Für den einzelnen Menschen, der selbst über die Welt nachdenkt, ergibt sich daraus unter anderem, dass er, wenn er einem anderen Menschen seine Gedanken mitteilt, zuerst einmal abschätzen sollte, ob ihm dieser andere Mensch als Individuum oder als „Agent der Gesellschaft“ (Ralf Dahrendorf) gegenübertritt, beziehungsweise ob dieser andere Mensch von seiner Persönlichkeit und seinem Charakter her überhaupt die Fähigkeit besitzt, anderen Menschen als einzelner Mensch zu begegnen oder ob er so sehr von seinem Über-Ich (der Gemeinschaft/Gesellschaft) geleitet wird, dass er mit seinem Ich nie bekannt geworden ist.

Wenn es aber tatsächlich einmal vorkommen sollte, dass zwei Menschen einander als Individuen begegnen – in diesem seltenen Glücksfall – sollte sich das dadurch zeigen, dass sie einander ausschließlich von ihren eigenen Gedanken und Lebenserfahrungen berichten und sich nicht als Anwälte der Wahrheit, die für alle Menschen gilt, oder, wie Nietzsche es macht, als Verteidiger der Gesundheit der europäischen Rasse präsentieren.

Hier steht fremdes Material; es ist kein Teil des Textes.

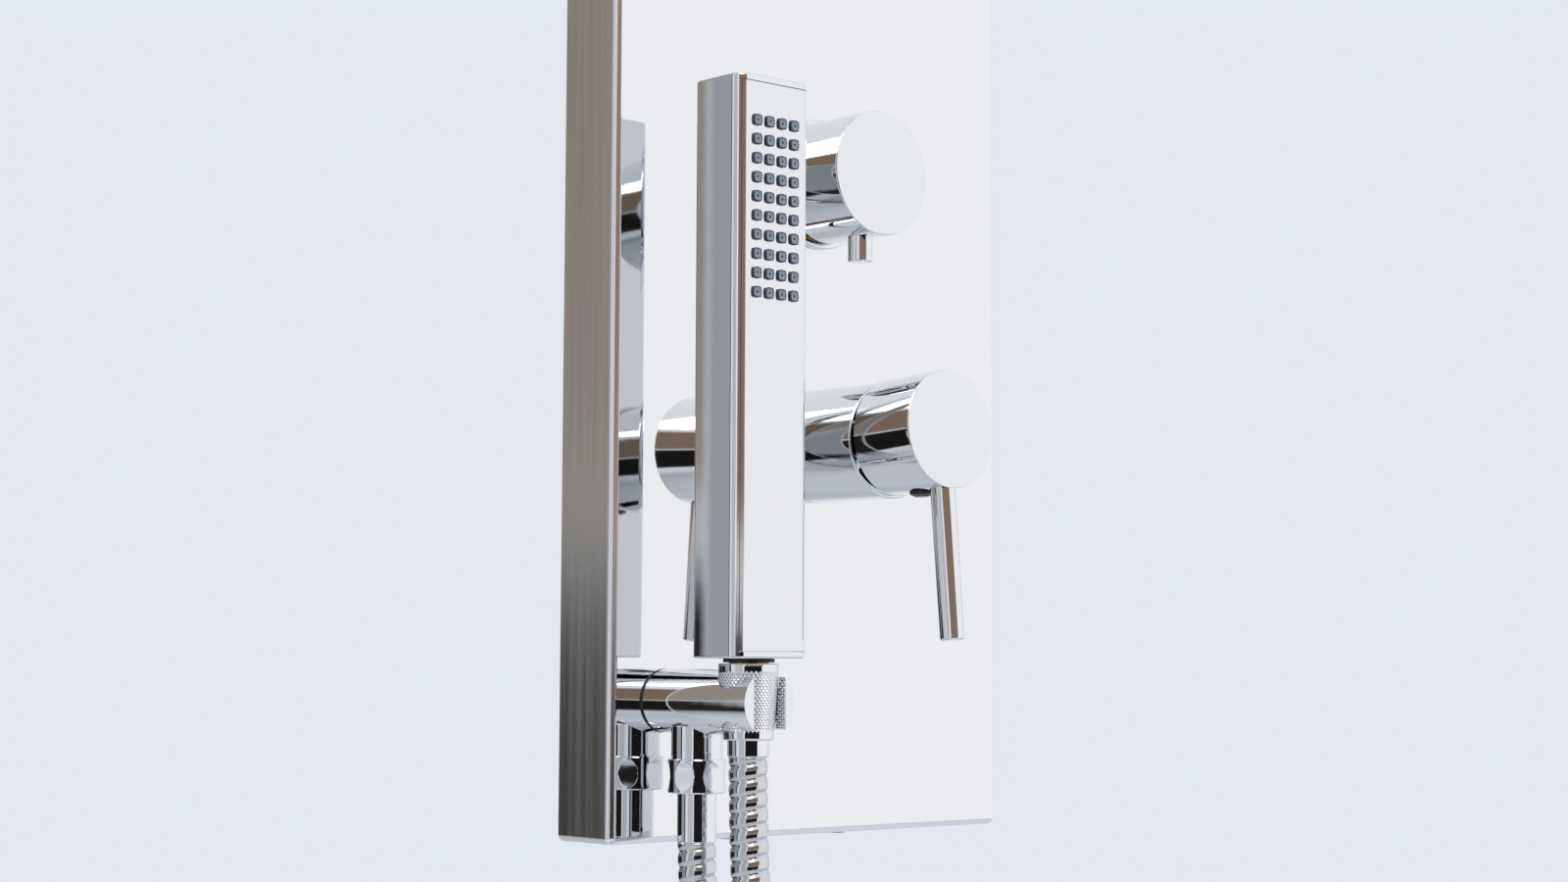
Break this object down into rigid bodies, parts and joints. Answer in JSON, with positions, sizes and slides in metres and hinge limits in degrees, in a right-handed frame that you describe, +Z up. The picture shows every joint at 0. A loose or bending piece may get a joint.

Mit einem Menschen, der hinter sich die gesamte Geschichte der Menschheit und die Gesundheit Europas hat, kann man als einzelner Mensch nämlich gar nicht sprechen: Er ist viel zu groß und aufgeblasen, um noch die Ebene treffen zu können, auf der sich abspielt, was das einzelne menschliche Individuum betrifft und interessiert.